As described in the challenges above, there were some planning areas with no residents. In order to remove such planning areas, the filter() function was used to filter out planning areas with a count of 0, and the select() function was used to extract out these planning areas into a list.
Lastly, the original dataset was filtered so that planning areas in the list were taken out of the dataset.

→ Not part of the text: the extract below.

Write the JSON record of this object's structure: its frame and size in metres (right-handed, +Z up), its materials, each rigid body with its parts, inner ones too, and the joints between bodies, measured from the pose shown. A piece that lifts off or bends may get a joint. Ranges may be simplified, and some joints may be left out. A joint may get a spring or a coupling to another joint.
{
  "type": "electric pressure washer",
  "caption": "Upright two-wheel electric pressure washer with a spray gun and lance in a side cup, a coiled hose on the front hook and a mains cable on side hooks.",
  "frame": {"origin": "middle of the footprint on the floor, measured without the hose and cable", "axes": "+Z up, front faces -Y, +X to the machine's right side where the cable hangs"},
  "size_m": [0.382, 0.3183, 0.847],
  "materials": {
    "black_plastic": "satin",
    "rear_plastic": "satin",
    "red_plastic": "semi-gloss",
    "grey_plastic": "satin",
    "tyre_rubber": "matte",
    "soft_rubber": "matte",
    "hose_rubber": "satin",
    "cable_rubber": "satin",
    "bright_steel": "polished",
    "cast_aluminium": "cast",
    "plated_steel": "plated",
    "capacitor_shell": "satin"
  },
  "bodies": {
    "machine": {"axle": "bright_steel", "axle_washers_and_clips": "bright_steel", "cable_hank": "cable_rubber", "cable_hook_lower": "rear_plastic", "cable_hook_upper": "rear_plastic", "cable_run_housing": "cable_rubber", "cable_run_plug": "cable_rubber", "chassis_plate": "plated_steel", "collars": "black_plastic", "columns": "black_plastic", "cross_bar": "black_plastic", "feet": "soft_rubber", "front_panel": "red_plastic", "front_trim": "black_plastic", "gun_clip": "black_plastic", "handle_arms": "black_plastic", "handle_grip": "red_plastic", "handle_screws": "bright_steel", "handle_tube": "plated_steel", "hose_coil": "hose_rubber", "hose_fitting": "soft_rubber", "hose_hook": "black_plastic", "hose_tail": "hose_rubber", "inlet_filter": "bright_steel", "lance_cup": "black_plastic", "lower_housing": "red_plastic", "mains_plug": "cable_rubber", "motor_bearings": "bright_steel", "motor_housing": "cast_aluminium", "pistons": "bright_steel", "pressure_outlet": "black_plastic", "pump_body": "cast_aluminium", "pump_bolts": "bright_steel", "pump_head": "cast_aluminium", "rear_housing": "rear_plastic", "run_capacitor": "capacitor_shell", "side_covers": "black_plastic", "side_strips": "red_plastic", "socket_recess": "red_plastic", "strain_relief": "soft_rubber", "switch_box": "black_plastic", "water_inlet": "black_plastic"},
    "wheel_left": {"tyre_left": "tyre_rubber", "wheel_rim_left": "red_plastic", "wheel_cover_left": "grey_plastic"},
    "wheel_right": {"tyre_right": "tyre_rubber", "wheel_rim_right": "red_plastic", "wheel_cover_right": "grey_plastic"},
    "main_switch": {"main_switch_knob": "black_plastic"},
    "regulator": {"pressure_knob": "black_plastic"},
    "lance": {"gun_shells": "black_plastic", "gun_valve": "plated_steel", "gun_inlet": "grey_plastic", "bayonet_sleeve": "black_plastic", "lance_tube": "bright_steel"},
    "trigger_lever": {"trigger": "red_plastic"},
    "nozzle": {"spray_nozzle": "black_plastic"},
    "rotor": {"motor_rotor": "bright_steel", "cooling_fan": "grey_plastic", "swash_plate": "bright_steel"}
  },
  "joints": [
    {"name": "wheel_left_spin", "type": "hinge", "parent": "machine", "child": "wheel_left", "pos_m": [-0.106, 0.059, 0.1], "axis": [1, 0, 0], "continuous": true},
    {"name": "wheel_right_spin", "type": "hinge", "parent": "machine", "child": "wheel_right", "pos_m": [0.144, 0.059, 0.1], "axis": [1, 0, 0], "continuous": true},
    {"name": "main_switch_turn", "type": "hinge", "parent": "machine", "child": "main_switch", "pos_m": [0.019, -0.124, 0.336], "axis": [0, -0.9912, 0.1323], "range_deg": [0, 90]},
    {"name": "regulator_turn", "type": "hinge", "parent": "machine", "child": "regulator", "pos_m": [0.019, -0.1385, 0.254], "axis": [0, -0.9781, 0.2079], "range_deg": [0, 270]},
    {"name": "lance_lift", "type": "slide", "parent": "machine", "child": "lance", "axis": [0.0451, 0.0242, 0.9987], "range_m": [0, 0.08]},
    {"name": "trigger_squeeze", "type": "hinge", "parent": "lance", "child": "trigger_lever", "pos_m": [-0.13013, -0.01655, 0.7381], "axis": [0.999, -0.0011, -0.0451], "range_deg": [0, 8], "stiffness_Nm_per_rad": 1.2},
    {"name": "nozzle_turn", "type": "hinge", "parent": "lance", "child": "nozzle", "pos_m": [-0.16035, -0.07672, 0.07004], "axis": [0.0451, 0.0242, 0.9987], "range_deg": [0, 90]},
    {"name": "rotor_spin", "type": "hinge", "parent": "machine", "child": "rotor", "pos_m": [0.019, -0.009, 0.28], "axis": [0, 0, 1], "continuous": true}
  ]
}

popcombine <- rbind(pop2010, pop2020)
uncleanpop <- popcombine %>%
group_by(`AG`, `Sex`, `Time`, `PA`) %>%
summarise('Count'= sum(`Pop`)) %>%
ungroup()
uncleanpop$Time = as.integer(uncleanpop$Time)
kable(head(uncleanpop))
| AG | Sex | Time | PA | Count |
|---|---|---|---|---|
| 0_to_4 | Females | 2000 | Ang Mo Kio | 4460 |
| 0_to_4 | Females | 2000 | Bedok | 7800 |
| 0_to_4 | Females | 2000 | Bishan | 2560 |
| 0_to_4 | Females | 2000 | Boon Lay/Pioneer | 0 |
| 0_to_4 | Females | 2000 | Bukit Batok | 4400 |
| 0_to_4 | Females | 2000 | Bukit Merah | 3240 |
| AG | Sex | Time | PA | Count |
|---|---|---|---|---|
| 0_to_4 | Females | 2000 | Ang Mo Kio | 4460 |
| 0_to_4 | Females | 2000 | Bedok | 7800 |
| 0_to_4 | Females | 2000 | Bishan | 2560 |
| 0_to_4 | Females | 2000 | Bukit Batok | 4400 |
| 0_to_4 | Females | 2000 | Bukit Merah | 3240 |
| 0_to_4 | Females | 2000 | Bukit Panjang | 3690 |
As per the previous Take-Home Exercise 1, the population of males were multiplied by -1 in order to flip the data on the x-axis and better depict the pyramid chart.

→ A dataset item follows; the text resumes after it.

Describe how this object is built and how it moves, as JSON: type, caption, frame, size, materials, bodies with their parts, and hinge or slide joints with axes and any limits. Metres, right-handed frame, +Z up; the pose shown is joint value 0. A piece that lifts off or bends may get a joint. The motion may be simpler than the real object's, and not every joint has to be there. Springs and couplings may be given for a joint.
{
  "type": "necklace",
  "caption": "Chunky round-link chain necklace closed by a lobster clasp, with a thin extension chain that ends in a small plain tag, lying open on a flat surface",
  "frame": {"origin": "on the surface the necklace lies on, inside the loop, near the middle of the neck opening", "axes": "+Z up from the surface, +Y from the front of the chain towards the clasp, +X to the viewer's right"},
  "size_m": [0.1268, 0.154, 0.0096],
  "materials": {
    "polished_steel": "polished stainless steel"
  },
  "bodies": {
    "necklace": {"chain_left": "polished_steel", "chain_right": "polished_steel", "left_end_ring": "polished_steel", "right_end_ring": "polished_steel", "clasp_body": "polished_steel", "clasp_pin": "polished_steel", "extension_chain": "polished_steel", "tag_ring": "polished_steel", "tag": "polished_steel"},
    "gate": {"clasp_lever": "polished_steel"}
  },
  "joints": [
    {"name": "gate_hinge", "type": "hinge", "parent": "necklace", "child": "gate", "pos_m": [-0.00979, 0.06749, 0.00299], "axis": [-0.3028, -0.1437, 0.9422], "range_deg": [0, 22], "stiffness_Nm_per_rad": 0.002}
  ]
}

popdata$nCount = ifelse(popdata$Sex == "Males",
yes = -popdata$Count,
no = popdata$Count)
With the filtered data, an animated chart was plotted to show the total population over the years regardless of planning area.
anifig <-
ggplot(popdata, aes(x = nCount, y = AG, fill = Sex)) +
geom_col() +
scale_x_continuous(breaks = seq(-150000, 150000, 50000),
labels = paste0(as.character(c(seq(150, 0, -50), seq(50, 150, 50))),"k")) +
labs (x = "Population",
y = "Age Group",
title='Singapore Age-Sex Population Pyramid') +
theme_bw() +
theme(axis.ticks.y = element_blank())
anifig +
transition_time(Time) +
ease_aes('linear') +
labs (subtitle = 'Year: {frame_time}')
The animated chart was no doubt useful, but perhaps we can customise it further by including filters for Planning Area as well as Time.
In order to accomplish this, a for loop was used to extract out all unique values from the Planning Area column as well as the Time column.

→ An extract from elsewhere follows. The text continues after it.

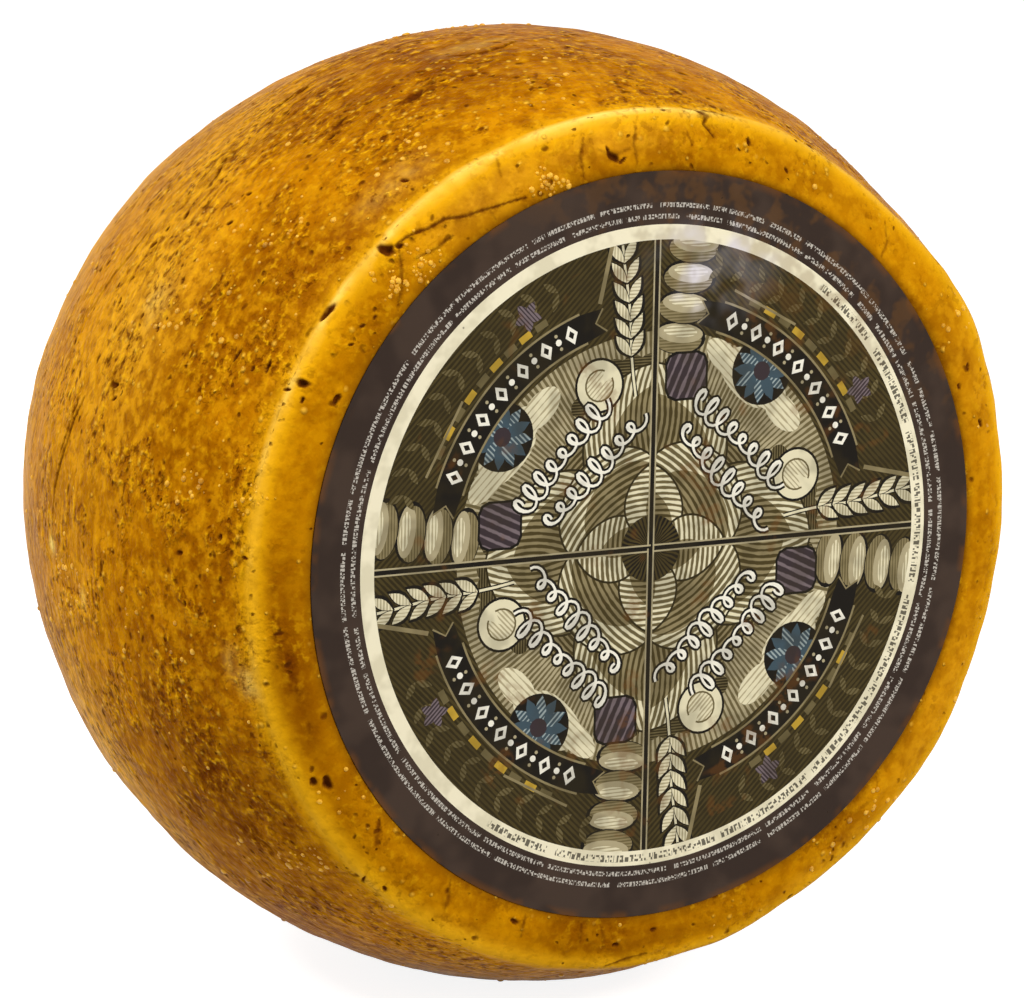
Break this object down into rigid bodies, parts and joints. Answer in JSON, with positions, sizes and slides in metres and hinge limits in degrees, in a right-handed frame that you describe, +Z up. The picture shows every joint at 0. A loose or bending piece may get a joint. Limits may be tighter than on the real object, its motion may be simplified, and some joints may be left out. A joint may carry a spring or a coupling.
{
  "type": "aged cow milk cheese wheel",
  "caption": "Whole wheel of hard aged cheese standing on its side, with a swelling side, an amber coated rind and a round paper label on its front face.",
  "frame": {"origin": "middle of the small flat that the wheel stands on", "axes": "+Z up, +Y along the wheel's axis from the labelled face to the back, +X to the right when the label is looked at"},
  "size_m": [0.2614, 0.1501, 0.2604],
  "materials": {
    "rind": "amber cheese rind under a thin clear coat, mottled and pitted",
    "label_paper": "printed paper under a thin clear coat"
  },
  "bodies": {
    "root": {"cheese_wheel": "rind", "face_label": "label_paper"}
  },
  "joints": []
}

Besides creating the dropdown lists, annotations are also created to give better clarity to the interactive charts displayed later.
year_list <- list()
for (i in 1:length(unique(popdata$Time))) {
year_list[[i]] <- list(method = "restyle",
args = list("transforms[0].value", unique(popdata$Time)[i]),
label = unique(popdata$Time)[i])
}
PA_list <- list()
for (j in 1:length(unique(popdata$PA))) {
PA_list[[j]] <- list(method = "restyle",
args = list("transforms[1].value", unique(popdata$PA)[j]),
label = unique(popdata$PA)[j])
}
annot <- list(list(text = "Select Planning Area:",
x = 1.61,
y = 0.63,
xref = 'paper',
yref = 'paper',
showarrow = FALSE))
Finally, the interactive chart was then generated using plot_ly(). A tooltip was added for greater clarity, and aesthetic features were adjusted using the layout, and updatemenus function.
fig <- plot_ly(popdata,
x = ~nCount,
y = ~AG,
type = 'bar',
orientation = 'h',
hovertemplate = ~paste("<br>Age Group:", AG,
"<br>Gender:", Sex,
"<br>Population:", Count),
color = ~Sex,
transforms = list(list(type = 'filter',
target = ~Time,
operation = '=',
value = unique(popdata$Time)[1]),
list(type = 'filter',
target = ~PA,
operation = '=',
value = unique(popdata$PA)[1]))
)%>%
layout(bargap = 0.1, barmode = 'overlay',
xaxis = list(title = "Population",
tickmode = 'array', tickvals = c(-10000, -8000, -6000, -4000, -2000, 0,
2000, 4000, 6000, 8000, 10000),
ticktext = c('10k', '8k', '6k', '4k', '2k', '0',
'2k', '4k', '6k', '8k', '10k')),
yaxis = list(title = "Age Group"),
title = 'Singapore Age-Sex Population Pyramid',
updatemenus = list(list(type = 'dropdown',
x = 1.6, y = 0.6,
buttons = PA_list)
),
sliders = list(list(
active = 1,
currentvalue = list(prefix = "Year: "),
pad = list(t = 60),
steps = year_list)),
annotations = annot, autosize = F)
fig
Tableau is a fantastic tool for pattern discovery using data visualisation, and it is definitely easy to use to create stunning visualisations. In contrast, R has a slightly steeper learning curve in terms of learning the language, but the benefits of R include access to countless libraries for data manipulation and data visualisation.
In this Take-Home Exercise, it is definitely easier for Tableau to generate both interactive and animated charts as compared to R with the inbuilt Filters and Pages function. However, R allows for a greater degree of customizability in terms of appearance and aesthetic features.